DanielFilan comments on An Analytic Perspective on AI Alignment

DanielFilan 5 Mar 2020 20:34 UTC
LW: 2 AF: 1
0
AF

More pessimistically, one could imagine that the reason why no one has thought very hard about it is because in practice, it doesn’t really help you that much to have a mechanistic understanding of a neural network in order to do useful work.

I think I just think the ‘market’ here is ‘inefficient’? Like, I think this just isn’t a thing that people have really thought of, and those that have have gained semi-useful insight into neural networks by doing similar things (e.g. figuring out that adding a picture of a baseball to a whale fin will cause a network to misclassify the image as a great white shark). It also seems to me that recognition tasks (as opposed to planning/reasoning tasks) are going to be the hardest to get this kind of mechanistic transparency for, and also the kinds of tasks where transparency is easiest and ML systems are best.

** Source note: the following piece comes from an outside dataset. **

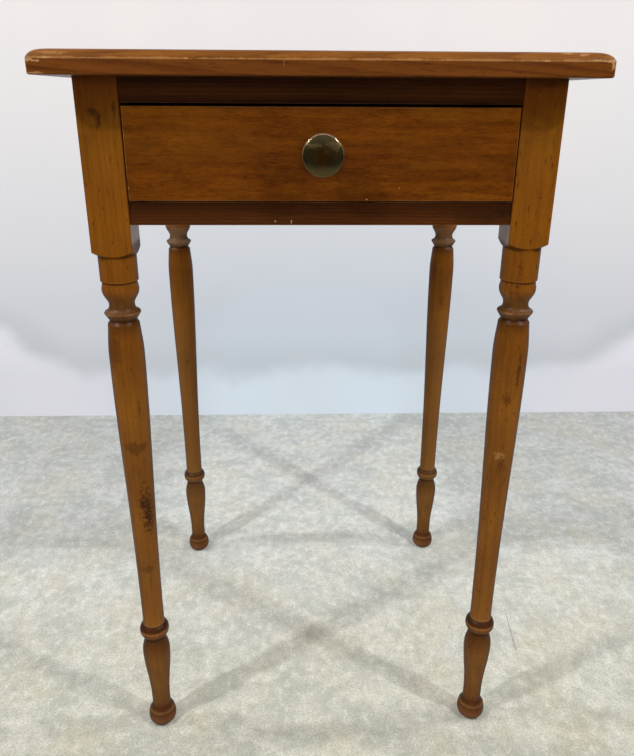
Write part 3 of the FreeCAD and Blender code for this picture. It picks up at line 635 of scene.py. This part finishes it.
def rail_finish(node_name, turn, heart, light, dark, foot_shade=0.0, wear=0.15, marks=()):
    """Dark stained rail wood: close straight grain, painted shade darkening it towards its top,
    rubbed along its arrises. foot_shade is how much painted shade darkens its lower edge too."""
    material, tree, place, shader = new_material("stained " + node_name)
    low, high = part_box(node_name)
    middle, half = middle_and_half(low, high)
    stick = moved(tree, place, middle, turn)
    wood = placed(tree, wood_grain, {
        "Place": stick, "Heart": heart, "Ring width": 2.6 * mm, "Rings": 0.35, "Fibres": 0.8,
        "Pores": 0.5, "Clouding": 0.9, "Shortness": 0.05, "Light": light, "Dark": dark})
    level = split(tree, place)["Z"]
    # Painted shade: darker towards the top, where the tabletop and the drawer front shade the rails
    base = tint(tree, between(tree, level, low.z + 3 * mm, high.z - 3 * mm), wood["Colour"],
                (0.55, 0.50, 0.45, 1), "MULTIPLY")
    # Painted shade along the lower edge, as much as foot_shade
    base = tint(tree, between(tree, level, low.z + 8 * mm, low.z, 0.0, foot_shade), base,
                (0.40, 0.32, 0.25, 1), "MULTIPLY")
    base = rubbed(tree, place, base, colour(126, 86, 52), wear, middle, half,
                  width=1.3 * mm, ragged=1.3)
    base = marked(tree, place, base, marks)
    varnished(tree, shader, stick, base, wood["Height"], gloss=0.5)
    return material


# Two pale nicks and a darker end on the lower rail
rail_nicks = [
    (colour(176, 140, 108), 0.55, (-40.5, -190, 589.5), (1.1, 4, 1.3), 0.5, 600.0),
    (colour(176, 140, 108), 0.55, (-26.5, -190, 589.0), (0.8, 4, 2.6), 0.6, 600.0),
    (colour(30, 14, 6), 0.5, (157, -190, 598), (9, 4, 8), 0.9, 200.0),
    (colour(34, 15, 3), 0.5, (140, -190, 597), (54, 4, 18), 0.6, 50.0),
]
rail_materials = {
    "rail_upper": rail_finish("rail_upper", along_x, (0.035, 0.020, 0),
                              colour(66, 32, 6), colour(36, 15, 2), foot_shade=1.0),
    "rail_lower": rail_finish("rail_lower", along_x, (0.028, -0.030, 0),
                              colour(75, 38, 10), colour(43, 20, 3), wear=0.45, marks=rail_nicks),
    "apron_left": rail_finish("apron_left", along_y, (0.070, 0.015, 0),
                              colour(112, 68, 26), colour(70, 38, 14)),
    "apron_right": rail_finish("apron_right", along_y, (-0.066, 0.022, 0),
                               colour(112, 68, 26), colour(70, 38, 14)),
    "apron_back": rail_finish("apron_back", along_x, (0.058, -0.028, 0),
                              colour(104, 62, 24), colour(66, 36, 13)),
}
for node_name, material in rail_materials.items():
    rail = piece_from(planed_copy(node_name, eased_arris), node_name + "_planed", material)
    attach(rail, "table")
    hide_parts(node_name)


# ---- Runners, kickers, guides and stops -----------------------------------------------------
# Bare strips inside the frame that carry and steer the drawer, nailed and glued to the aprons
# and never varnished: pale wood gone brown with age and grey along the drawer's track.

grain_lean = (0.03, 0.04, 0.03)


def bare_wood(name, turn, heart, light, dark):
    """Unvarnished inside wood, dusty and dull, with its grain nearly along the strip."""
    material, tree, place, shader = new_material(name)
    stick = moved(tree, place, turn=[main + lean for main, lean in zip(turn, grain_lean)])
    wood = placed(tree, wood_grain, {
        "Place": stick, "Heart": heart, "Ring width": 3.4 * mm, "Rings": 0.42, "Fibres": 0.7,
        "Pores": 0.25, "Clouding": 0.9, "Wander": 9 * mm, "Light": light, "Dark": dark})
    dust = noise(tree, place, 30, 3.0)
    base = tint(tree, between(tree, dust, 0.45, 0.75, 0.0, 0.35), wood["Colour"],
                colour(128, 112, 92))
    bump = add(tree, "Bump", {"Strength": 0.4, "Distance": 0.2 * mm, "Height": wood["Height"]})
    tree.links.new(base, shader.inputs["Base Color"])
    tree.links.new(bump.outputs[0], shader.inputs["Normal"])
    tree.links.new(between(tree, dust, 0.2, 0.8, 0.6, 0.85), shader.inputs["Roughness"])
    shader.inputs["Specular IOR Level"].default_value = 0.25
    return material


def finish_nodes(material, node_names):
    """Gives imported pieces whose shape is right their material."""
    for node_name in node_names:
        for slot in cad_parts[node_name].material_slots:
            slot.material = material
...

Therefore, understanding real-world intelligent machines requires mostly understanding the tricks they do to be compute-efficient, rather than understanding the mathematical underpinnings.

I think I understand what you mean here, but also think that there can be tricks that reduce computational cost that have some sort of mathematical backbone—it seems to me that this is common in the study of algorithms. Note also that we don’t have to understand all possible real-world intelligent machines, just the ones that we build, making the requirement less stringent.